Output each line of the material exactly as it stands.

Data lines:
+--
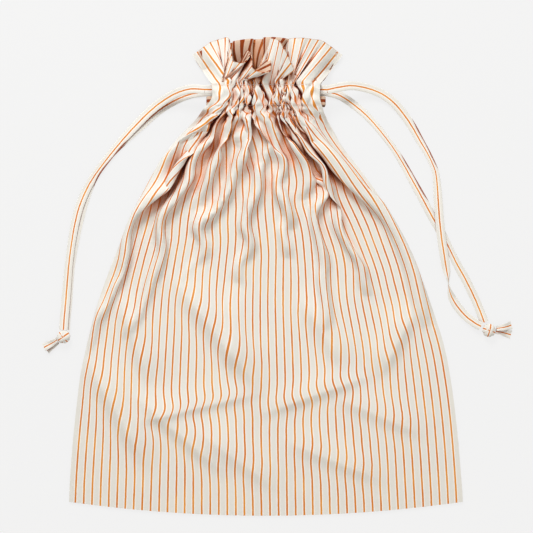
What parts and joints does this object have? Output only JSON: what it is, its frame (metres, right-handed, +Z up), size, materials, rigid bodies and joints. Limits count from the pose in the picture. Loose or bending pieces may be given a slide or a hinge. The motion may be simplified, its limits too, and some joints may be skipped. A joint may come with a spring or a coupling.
{
  "type": "drawstring laundry bag",
  "caption": "Striped cotton drawstring bag for laundry, empty and lying flat, its neck gathered by knotted tapes at both sides.",
  "frame": {"origin": "on the surface the bag lies on, under the middle of its length and width, drawstring ends left out", "axes": "+X to the bag's right, +Y from the bottom seam to the mouth, +Z up out of the front panel"},
  "size_m": [0.4713, 0.479, 0.0344],
  "materials": {
    "striped_cotton": "matt plain-weave cotton, off-white with thin orange stripes",
    "cotton_tape": "matt folded cotton tape, off-white with an orange stripe along it",
    "sewing_thread": "matt off-white thread"
  },
  "bodies": {
    "bag": {"front_panel": "striped_cotton", "back_panel": "striped_cotton", "front_facing": "striped_cotton", "back_facing": "striped_cotton", "left_side_seam": "striped_cotton", "right_side_seam": "striped_cotton", "left_mouth_seam": "striped_cotton", "right_mouth_seam": "striped_cotton", "bottom_seam": "striped_cotton", "front_lower_stitches": "sewing_thread", "front_upper_stitches": "sewing_thread", "back_lower_stitches": "sewing_thread", "back_upper_stitches": "sewing_thread", "left_lower_bar_tack": "sewing_thread", "left_upper_bar_tack": "sewing_thread", "right_lower_bar_tack": "sewing_thread", "right_upper_bar_tack": "sewing_thread", "left_tape_turn": "cotton_tape", "right_tape_turn": "cotton_tape"},
    "left_pull": {"left_front_sliding_tape": "cotton_tape", "left_back_sliding_tape": "cotton_tape"},
    "left_swing": {"left_front_strand": "cotton_tape", "left_back_strand": "cotton_tape", "left_knot": "cotton_tape", "left_upper_tail": "cotton_tape", "left_lower_tail": "cotton_tape"},
    "right_pull": {"right_front_sliding_tape": "cotton_tape", "right_back_sliding_tape": "cotton_tape"},
    "right_swing": {"right_front_strand": "cotton_tape", "right_back_strand": "cotton_tape", "right_knot": "cotton_tape", "right_upper_tail": "cotton_tape", "right_lower_tail": "cotton_tape"}
  },
  "joints": [
    {"name": "left_pull", "type": "slide", "parent": "bag", "child": "left_pull", "axis": [-1, 0, 0], "range_m": [0, 0.03]},
    {"name": "left_swing", "type": "hinge", "parent": "left_pull", "child": "left_swing", "pos_m": [-0.0608, 0.1865, 0.0103], "axis": [0, 0, 1], "range_deg": [-45, 2]},
    {"name": "right_pull", "type": "slide", "parent": "bag", "child": "right_pull", "axis": [1, 0, 0], "range_m": [0, 0.03]},
    {"name": "right_swing", "type": "hinge", "parent": "right_pull", "child": "right_swing", "pos_m": [0.0608, 0.1865, 0.0103], "axis": [0, 0, 1], "range_deg": [-2, 45]}
  ]
}
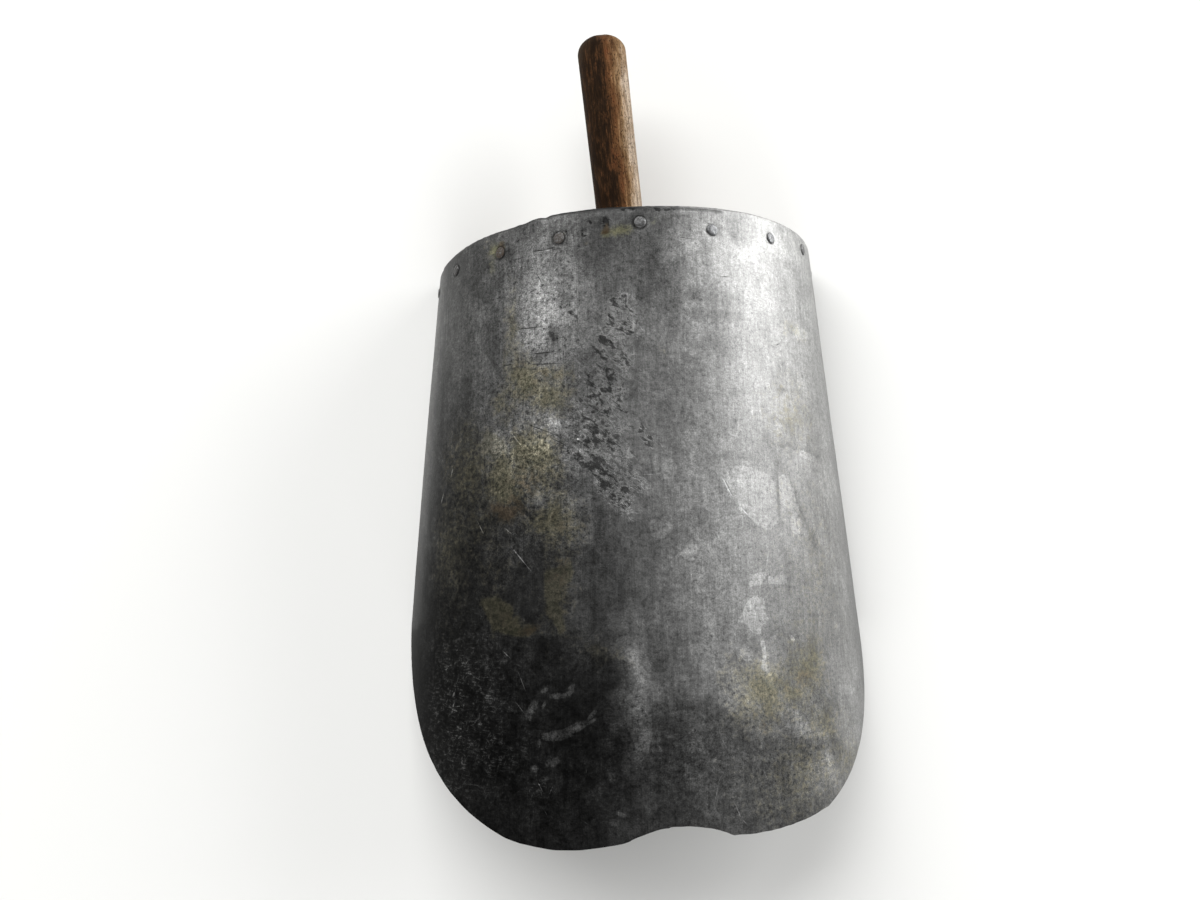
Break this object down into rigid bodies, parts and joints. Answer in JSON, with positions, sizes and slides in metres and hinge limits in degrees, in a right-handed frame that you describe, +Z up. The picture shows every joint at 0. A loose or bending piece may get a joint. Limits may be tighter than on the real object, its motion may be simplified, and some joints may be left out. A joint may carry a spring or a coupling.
{
  "type": "grain scoop",
  "caption": "Hand grain scoop: sheet metal bent round a half-round wooden back board and nailed to it, with a round wooden handle wedged through the board.",
  "frame": {"origin": "middle of the back board's straight lower edge, halfway through its thickness, on the surface that the scoop stands on", "axes": "+Z up, away from the surface that the scoop stands on open side down; +Y from the mouth towards the handle; +X across the scoop, to the right when seen from the mouth"},
  "size_m": [0.2764, 0.4785, 0.1202],
  "materials": {
    "sheet_metal": "worn galvanised sheet, dull grey with stains",
    "board_wood": "bare old softwood, greyed",
    "handle_wood": "dark, hand-polished hardwood",
    "wedge_wood": "bare hardwood",
    "nail_iron": "grey, partly rusted"
  },
  "bodies": {
    "root": {"scoop_sheet": "sheet_metal", "back_board": "board_wood", "handle": "handle_wood", "handle_wedge": "wedge_wood", "rim_nails": "nail_iron"}
  },
  "joints": []
}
+--
Response:
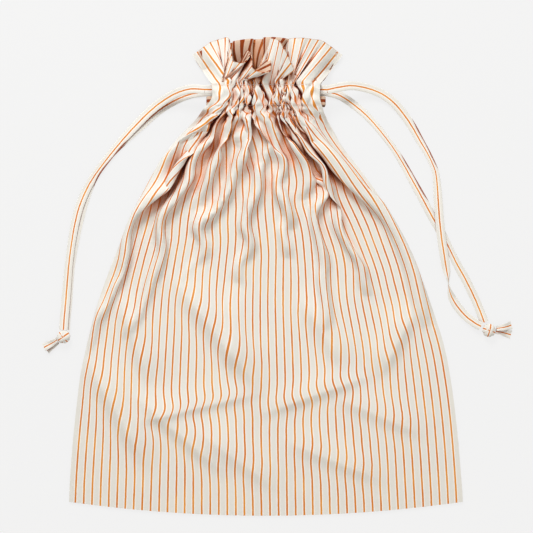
What parts and joints does this object have? Output only JSON: what it is, its frame (metres, right-handed, +Z up), size, materials, rigid bodies and joints. Limits count from the pose in the picture. Loose or bending pieces may be given a slide or a hinge. The motion may be simplified, its limits too, and some joints may be skipped. A joint may come with a spring or a coupling.
{
  "type": "drawstring laundry bag",
  "caption": "Striped cotton drawstring bag for laundry, empty and lying flat, its neck gathered by knotted tapes at both sides.",
  "frame": {"origin": "on the surface the bag lies on, under the middle of its length and width, drawstring ends left out", "axes": "+X to the bag's right, +Y from the bottom seam to the mouth, +Z up out of the front panel"},
  "size_m": [0.4713, 0.479, 0.0344],
  "materials": {
    "striped_cotton": "matt plain-weave cotton, off-white with thin orange stripes",
    "cotton_tape": "matt folded cotton tape, off-white with an orange stripe along it",
    "sewing_thread": "matt off-white thread"
  },
  "bodies": {
    "bag": {"front_panel": "striped_cotton", "back_panel": "striped_cotton", "front_facing": "striped_cotton", "back_facing": "striped_cotton", "left_side_seam": "striped_cotton", "right_side_seam": "striped_cotton", "left_mouth_seam": "striped_cotton", "right_mouth_seam": "striped_cotton", "bottom_seam": "striped_cotton", "front_lower_stitches": "sewing_thread", "front_upper_stitches": "sewing_thread", "back_lower_stitches": "sewing_thread", "back_upper_stitches": "sewing_thread", "left_lower_bar_tack": "sewing_thread", "left_upper_bar_tack": "sewing_thread", "right_lower_bar_tack": "sewing_thread", "right_upper_bar_tack": "sewing_thread", "left_tape_turn": "cotton_tape", "right_tape_turn": "cotton_tape"},
    "left_pull": {"left_front_sliding_tape": "cotton_tape", "left_back_sliding_tape": "cotton_tape"},
    "left_swing": {"left_front_strand": "cotton_tape", "left_back_strand": "cotton_tape", "left_knot": "cotton_tape", "left_upper_tail": "cotton_tape", "left_lower_tail": "cotton_tape"},
    "right_pull": {"right_front_sliding_tape": "cotton_tape", "right_back_sliding_tape": "cotton_tape"},
    "right_swing": {"right_front_strand": "cotton_tape", "right_back_strand": "cotton_tape", "right_knot": "cotton_tape", "right_upper_tail": "cotton_tape", "right_lower_tail": "cotton_tape"}
  },
  "joints": [
    {"name": "left_pull", "type": "slide", "parent": "bag", "child": "left_pull", "axis": [-1, 0, 0], "range_m": [0, 0.03]},
    {"name": "left_swing", "type": "hinge", "parent": "left_pull", "child": "left_swing", "pos_m": [-0.0608, 0.1865, 0.0103], "axis": [0, 0, 1], "range_deg": [-45, 2]},
    {"name": "right_pull", "type": "slide", "parent": "bag", "child": "right_pull", "axis": [1, 0, 0], "range_m": [0, 0.03]},
    {"name": "right_swing", "type": "hinge", "parent": "right_pull", "child": "right_swing", "pos_m": [0.0608, 0.1865, 0.0103], "axis": [0, 0, 1], "range_deg": [-2, 45]}
  ]
}
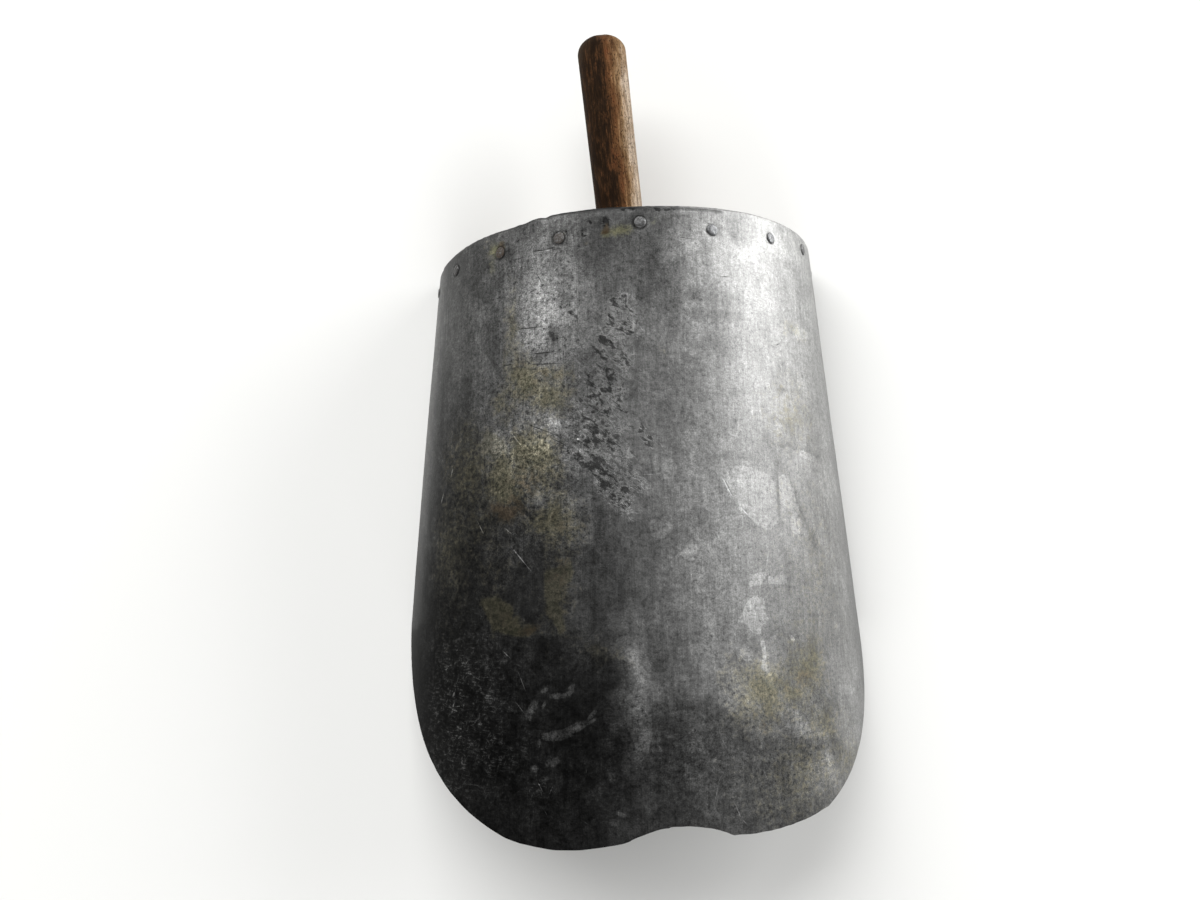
Break this object down into rigid bodies, parts and joints. Answer in JSON, with positions, sizes and slides in metres and hinge limits in degrees, in a right-handed frame that you describe, +Z up. The picture shows every joint at 0. A loose or bending piece may get a joint. Limits may be tighter than on the real object, its motion may be simplified, and some joints may be left out. A joint may carry a spring or a coupling.
{
  "type": "grain scoop",
  "caption": "Hand grain scoop: sheet metal bent round a half-round wooden back board and nailed to it, with a round wooden handle wedged through the board.",
  "frame": {"origin": "middle of the back board's straight lower edge, halfway through its thickness, on the surface that the scoop stands on", "axes": "+Z up, away from the surface that the scoop stands on open side down; +Y from the mouth towards the handle; +X across the scoop, to the right when seen from the mouth"},
  "size_m": [0.2764, 0.4785, 0.1202],
  "materials": {
    "sheet_metal": "worn galvanised sheet, dull grey with stains",
    "board_wood": "bare old softwood, greyed",
    "handle_wood": "dark, hand-polished hardwood",
    "wedge_wood": "bare hardwood",
    "nail_iron": "grey, partly rusted"
  },
  "bodies": {
    "root": {"scoop_sheet": "sheet_metal", "back_board": "board_wood", "handle": "handle_wood", "handle_wedge": "wedge_wood", "rim_nails": "nail_iron"}
  },
  "joints": []
}